Treasury has released K2.8 billion out of the controversial K4 billion development fund to members of parliament.
Treasury spokesman Davis Sado has confirmed that the K2.8 billion has now been released to the ministry of Local Government and Rural Development.
“The rest of the money would be disbursed after an evaluation on how the K2.8 billion has been used,” said Sado.
Officials from the ministry of Local Government and Rural Development say they are yet to give the money to district and city councils as the ministry is putting in place modalities on how the money should be used to avoid abuse.
Critics of the government and civil society organisations accuse the government of using the tax payer money for campaigning.

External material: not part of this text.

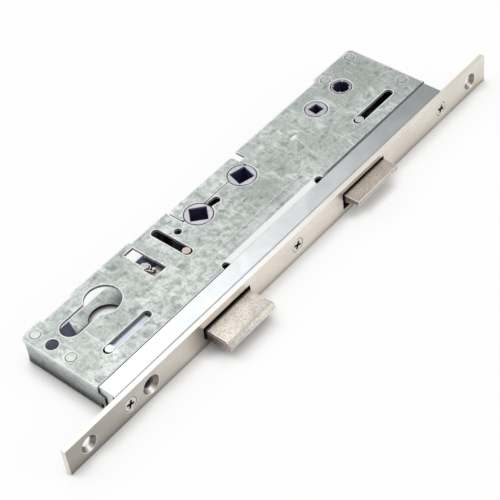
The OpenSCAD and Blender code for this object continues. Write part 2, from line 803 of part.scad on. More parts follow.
module deadbolt_head() {
    half_t = bolt_t / 2;
    rebate = 0.4;
    nose_r = (half_t * half_t + nose_bulge * nose_bulge) / (2 * nose_bulge);
    nose_y = face_y - deadbolt_out + nose_r;
    color("antiquewhite") difference() {
        along_x(deadbolt_low_x, deadbolt_high_x) intersection() {
            union() {
                translate([nose_y, bolt_mid_z]) circle(nose_r);
                box2(face_y - deadbolt_out + nose_bulge, bolt_z, deadbolt_back_y, bolt_z + bolt_t);
            }
            box2(face_y - deadbolt_out - cut, bolt_z, deadbolt_back_y, bolt_z + bolt_t);
        }
        slab(bolt_tail_z, bolt_tail_z + bolt_tail_t)
            box2(deadbolt_low_x + 2, deadbolt_back_y - 4, deadbolt_high_x - 2, deadbolt_back_y + cut);
        for (p = DEADBOLT_RIVETS) post(p[0], p[1], bolt_z - cut, bolt_z + bolt_t + cut, 1.5 + seat_gap);
        // rebates along the sides of the top face
        for (x = [deadbolt_low_x, deadbolt_high_x])
            block(x - rebate, face_y - deadbolt_out + nose_bulge + 0.6, bolt_z + bolt_t - 0.7,
                x + rebate, deadbolt_back_y + cut, bolt_z + bolt_t + cut);
    }
}

module deadbolt_tail() {
    color("silver") slab(bolt_tail_z, bolt_tail_z + bolt_tail_t) difference() {
        bolt_tail2();
        for (p = DEADBOLT_RIVETS) translate(p) circle(1.5 + seat_gap);
        translate([bolt_pin_x, -bolt_pin_front]) circle(bolt_pin_r + seat_gap);
        translate([gate_x, stump_front_y]) circle(stump_r + seat_gap);
    }
}

module deadbolt_rivets() {
    color("silver") for (p = DEADBOLT_RIVETS) post(p[0], p[1], bolt_z, bolt_z + bolt_t, 1.5);
}

module deadbolt_pin() {
    color("peru") post(bolt_pin_x, -bolt_pin_front, bolt_tail_z, case_h - 0.1, bolt_pin_r);
}

module deadbolt_stump() {
    color("silver") post(gate_x, stump_front_y, bolt_tail_z, upper_z + slider_t, stump_r);
}

module deadlock_slider() {
    gate_r = stump_r + 0.4;
    stump_back_y = stump_front_y + deadbolt_travel;
    color("wheat") {
        slab(upper_z, upper_z + slider_t) difference() {
            round_box2(slider_low_x, slider_front_y, slider_high_x, slider_back_y, 1);
            stadium2([gate_x, stump_front_y], [gate_x, stump_back_y], gate_r);
            for (y = [stump_front_y, stump_back_y]) stadium2([gate_x, y], [gate_x + gate_travel, y], gate_r);
            for (p = SLIDER_STUDS) stadium2(p, p + [gate_travel, 0], stud_r + slot_gap);
            // slot beside the spring's peg
            stadium2([23, -5.2], [23, -9.4], 0.6);
        }
        post(slider_peg[0], slider_peg[1], upper_z, roof_z - layer_gap, 0.8);
    }
}

// The slide's lower end steps up to a leaf under the cover, so that the cylinder's screw passes beneath it
module drive_slide() {
    half_w = slide_w / 2;
    color("silver") {
        slab(slide_z, slide_z + slide_t) difference() {
            union() {
                stadium2([fork_pin_x, -slide_y], [upper_pin_x, -slide_y], half_w);
                box2(bridge_x, -slide_y - half_w, fork_pin_x, half_w - slide_y);
            }
            translate([upper_pin_x, -slide_y]) circle(drive_pin_r + seat_gap);
            translate([fork_pin_x, -slide_y]) circle(fork_pin_r + seat_gap);
        }
        slab(slide_z, leaf_z + leaf_t) box2(bridge_x, -slide_y - half_w, bridge_x + slide_t, half_w - slide_y);
        slab(leaf_z, leaf_z + leaf_t) difference() {
            union() {
                translate([-lower_pin_x, -slide_y]) circle(half_w);
                box2(-lower_pin_x, -slide_y - half_w, leaf_x, half_w - slide_y);
            }
            translate([-lower_pin_x, -slide_y]) circle(drive_pin_r + seat_gap);
        }
    }
}

module lower_drive_pin() {
    color("gainsboro") post(-lower_pin_x, -slide_y, leaf_z, case_h - 0.1, drive_pin_r);
}

module upper_drive_pin() {
    color("gainsboro") post(upper_pin_x, -slide_y, slide_z, case_h - 0.1, drive_pin_r);
}

module fork_pin() {
    color("silver") post(fork_pin_x, -slide_y, slide_z, lever_z + fork_t + 0.5, fork_pin_r);
}

module hub_body(x, r, disc_r) {
    post(x, 0, 0.05, case_h - 0.05 - hub_rim, r);
    translate([x, 0, case_h - 0.05 - hub_rim]) cylinder(r1 = r, r2 = r - hub_rim, h = hub_rim);
    post(x, 0, lever_z, upper_z - 0.4, disc_r);
}

module lower_follower() {
    reach = draw_arm_len * [cos(draw_rest), sin(draw_rest)];
    color("lavender") difference() {
        union() {
            hub_body(lower_follower_x, boss_r, lower_disc_r);
            slab(upper_z - 0.5, upper_z + upper_t)
                stadium2([lower_follower_x, 0], [lower_follower_x, 0] + reach, draw_arm_r);
        }
        spindle_hole(lower_follower_x, spindle_sq, lower_square_turn);
    }
}

module upper_follower() {
    slot_r = fork_pin_r + fork_gap;
    half_w = slot_r + fork_wall;
    color("lavender") difference() {
        union() {
            hub_body(upper_follower_x, boss_r, upper_disc_r);
            slab(lever_z, lever_z + fork_t) translate([upper_follower_x, 0]) rotate(-90 - fork_half_turn)
                difference() {
                    box2(0, -half_w, fork_len, half_w);
                    box2(slide_y - 0.4, -slot_r, fork_len + cut, slot_r);
                    translate([slide_y - 0.4, 0]) circle(slot_r);
                }
        }
        spindle_hole(upper_follower_x, spindle_sq, upper_square_turn);
    }
}

// Place of a crank pin at rest, leaning up the lock
function crank_at(x) = [x + crank_r * sin(snib_half_turn), -crank_r * cos(snib_half_turn)];

module crank_hub(x, r) {
    hub_body(x, r, r + 0.8);
    slab(lever_z, upper_z - 0.4) stadium2([x, 0], crank_at(x), 2.4);
}

module crank_pin_hole(x) {
    post(crank_at(x)[0], crank_at(x)[1], -cut, case_h, crank_pin_r + seat_gap);
}

module snib_hub() {
    color("lavender") difference() {
        crank_hub(snib_x, snib_boss_r);
        spindle_hole(snib_x, snib_sq, snib_square_turn);
        crank_pin_hole(snib_x);
    }
}

module auxiliary_hub() {
    color("lavender") difference() {
        crank_hub(aux_x, aux_boss_r);
        slab(-cut, case_h + cut) difference() {
            translate([aux_x, 0]) circle(aux_hole_r);
            for (turn = [30:90:300]) translate([aux_x, 0]) rotate(turn) box2(aux_hole_r - tooth_h, -0.5, aux_hole_r + 1, 0.5);
        }
        crank_pin_hole(aux_x);
    }
}

module crank_pin(x) {
    color("silver") post(crank_at(x)[0], crank_at(x)[1], slide_z, upper_z - 0.4, crank_pin_r);
}

module snib_crank_pin() {
    crank_pin(snib_x);
}

module auxiliary_crank_pin() {
    crank_pin(aux_x);
}

module snib_bar() {
    low_x = lower_follower_x + boss_r + snib_travel + 5;
    high_x = aux_x + snib_bar_over;
    half_w = snib_bar_w / 2;
    notch_r = crank_pin_r + 0.35;
    color("silver") slab(slide_z, slide_z + slide_t) difference() {
        round_box2(low_x, snib_bar_y - half_w, high_x, snib_bar_y + half_w, 1.2);
        for (x = [snib_x, aux_x])
            stadium2([crank_at(x)[0], -crank_r], [crank_at(x)[0], snib_bar_y + half_w + 2], notch_r);
    }
}

case_tray();
cover_plate();
overlay_plate();
front_channel();
faceplate();
faceplate_screws();
spacer_rivets();
deadbolt_guide();
latch_guide();
slider_studs();
spring_post();
slider_spring();
latch_spring();
latch_spring_seat();
lower_follower_spring();
upper_follower_spring();
latch_head();
latch_tail();
latch_rivets();
latch_spring_rod();
deadbolt_head();
deadbolt_tail();
deadbolt_rivets();
deadbolt_pin();
deadbolt_stump();
deadlock_slider();
drive_slide();
lower_drive_pin();
upper_drive_pin();
fork_pin();
lower_follower();
upper_follower();
snib_hub();
snib_crank_pin();
auxiliary_hub();
auxiliary_crank_pin();
snib_bar();
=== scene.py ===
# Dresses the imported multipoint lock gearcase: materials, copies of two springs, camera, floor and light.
# X runs up the lock, -Y points out of the faceplate and Z rises from the base plate to the cover.
# Places on the lock are in millimetres and become metres through MM. Lamps are placed in metres.
import json
import math

import bpy
from mathutils import Matrix, Vector


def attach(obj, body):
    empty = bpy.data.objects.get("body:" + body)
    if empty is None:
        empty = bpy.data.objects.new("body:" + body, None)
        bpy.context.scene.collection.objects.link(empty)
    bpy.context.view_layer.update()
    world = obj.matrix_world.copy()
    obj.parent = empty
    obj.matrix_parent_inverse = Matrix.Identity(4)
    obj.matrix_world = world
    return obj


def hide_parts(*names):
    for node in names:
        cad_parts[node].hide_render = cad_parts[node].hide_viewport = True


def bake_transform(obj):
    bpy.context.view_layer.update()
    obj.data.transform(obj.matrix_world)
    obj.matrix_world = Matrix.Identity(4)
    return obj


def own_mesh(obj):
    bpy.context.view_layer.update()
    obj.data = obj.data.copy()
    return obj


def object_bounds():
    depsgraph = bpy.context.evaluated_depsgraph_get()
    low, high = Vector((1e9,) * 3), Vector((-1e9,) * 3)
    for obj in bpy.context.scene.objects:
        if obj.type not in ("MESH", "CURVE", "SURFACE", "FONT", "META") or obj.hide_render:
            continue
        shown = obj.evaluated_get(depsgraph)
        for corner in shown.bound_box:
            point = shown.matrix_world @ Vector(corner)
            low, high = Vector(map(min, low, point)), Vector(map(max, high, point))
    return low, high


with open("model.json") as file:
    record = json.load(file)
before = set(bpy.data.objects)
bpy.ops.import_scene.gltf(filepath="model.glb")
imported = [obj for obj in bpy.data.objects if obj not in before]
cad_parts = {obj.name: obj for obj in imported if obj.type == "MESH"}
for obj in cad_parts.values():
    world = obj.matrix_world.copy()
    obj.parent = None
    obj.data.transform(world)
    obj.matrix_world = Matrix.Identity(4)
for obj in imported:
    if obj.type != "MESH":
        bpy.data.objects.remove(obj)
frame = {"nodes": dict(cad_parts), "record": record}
cad_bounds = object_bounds()

MM = 0.001
nodes = frame["nodes"]


# Colours

def srgb(red, green, blue):
    """A linear colour from the eight-bit values that a picture would show."""
    def linear(value):
        c = value / 255
        return c / 12.92 if c <= 0.04045 else ((c + 0.055) / 1.055) ** 2.4
    return (linear(red), linear(green), linear(blue), 1.0)


WHITE = srgb(255, 255, 255)
WARM_WHITE = srgb(255, 253, 250)
CREAM = srgb(255, 252, 246)
# Painted shade where surfaces meet and along round edges, and painted shade in closed spaces
PAINTED_SHADE = srgb(52, 50, 58)
DARK = srgb(26, 22, 38)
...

Civil society organisations (SCOs), who in their nationwide protests over governance concerns last month included the K4 billion allocation in their petition, said their calls to have the fund cancelled still stand .
The CSOs have since asked president Peter Mutharika to fire Finance minister Goodall Gondwe and Local Government minister Kondwani Nankhumwa over the issue.
But Gondwe on Friday proposed an increase of the fund to K6 billion in the 2018/19 National Budget.
In the new allocation, there is a shift in target as it is set to benefit 300 area development committees (ADCs) which will be responsible for implementation of projects instead of 86 constituencies.
Apart from the K6 billion channelled to ADCs, K20.7 billion has been proposed for rural development through District Development Fund (DDF), Local Development Fund (LDF) and Constituency Development Fund (CDF)and a further K7 billion that could be used on community projects has been included in the budget. This is more than 5 percent of the total Development Budget of the Central Government.